Exercise: Count how many lines of the material contain the string "scene", then give that number and nothing more.

*** Record excerpts ***

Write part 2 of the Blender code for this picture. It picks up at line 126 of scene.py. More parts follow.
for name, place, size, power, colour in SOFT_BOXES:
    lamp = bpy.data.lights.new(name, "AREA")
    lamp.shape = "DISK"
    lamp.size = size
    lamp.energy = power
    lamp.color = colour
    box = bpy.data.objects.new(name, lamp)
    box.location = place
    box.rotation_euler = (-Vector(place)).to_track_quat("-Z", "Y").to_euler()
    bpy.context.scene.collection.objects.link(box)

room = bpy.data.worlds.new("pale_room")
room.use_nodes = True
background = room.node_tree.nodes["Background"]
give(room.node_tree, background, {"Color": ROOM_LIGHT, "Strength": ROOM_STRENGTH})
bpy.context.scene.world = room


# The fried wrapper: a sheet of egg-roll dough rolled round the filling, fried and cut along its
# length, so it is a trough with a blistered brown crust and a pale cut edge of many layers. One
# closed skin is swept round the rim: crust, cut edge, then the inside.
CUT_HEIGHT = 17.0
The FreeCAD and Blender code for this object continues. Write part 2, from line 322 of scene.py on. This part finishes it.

***

Answer to this task: 4